I agree with DC: there are people who look for opportunities to be offended.
Which raises a point: how do you feel about the possibility that your husband may entirely it in a way that is entirely good?
Does it make you angry to hear that that may be possible, or are you happy to find out that it may be possible?
One of my rules is, people who are mad to find
out that there is a good explanation for something rather than the bad explanation they had been thinking, are people to stay away from and are NOT your friends. I hope it’s not that way.
Are you from the north Stella? I’m not being a smart-ass. I live in the south but I’m from the north and I notice more people down here saying “the wife.” Point is, it’s probably just cultural and regional dialect; nothing you can do anything about other than posting your rants here.
So I have some support here, but as I see, not too much. First off, no I am not the type who goes “looking for issues”. Second, seeing as how generalizations are quite often used on this board, I will say that this phrase tends to be not so much a north or south thing, but a phrase used by less educated or blue-collar people (not wanting to offend here, but that seems to be the impression). Third, “the Admiral” is not the same as “the wife”. Admiral is capitalized and therefore a title in itself. Wife is not. To me, “the wife” does not indicate any respect or endearment–it is not cute. I am very happy that my husband does not use it and I appreciate that a few people here agree that it just isn 't a nice way to introduce someone deserving of respect.

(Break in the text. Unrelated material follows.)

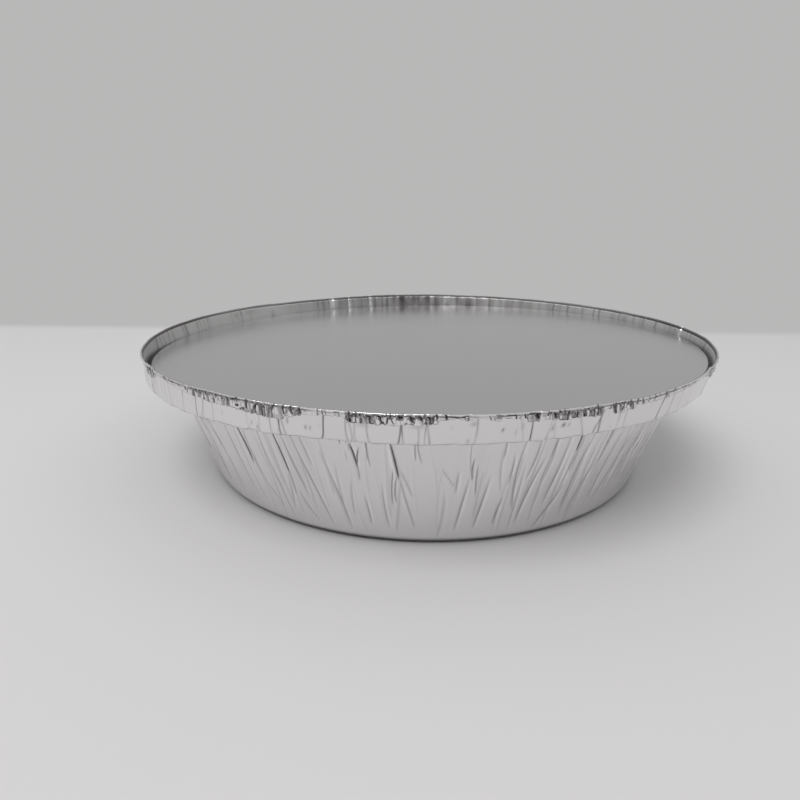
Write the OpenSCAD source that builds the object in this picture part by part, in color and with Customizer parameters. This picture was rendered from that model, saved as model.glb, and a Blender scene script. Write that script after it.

I think it’s derived from “the boss”. Same meaning, really. Seriously, though, it can be used in an endearing way (the wife/love of my life) or a contemptuous way (the ball and chain). It’s a phrase that can be used to express one’s feelings about their spouse - so if they feel like demeaning you then that’s how it should be taken, but if they do love you and persist in using it, and it still bothers you, let them know.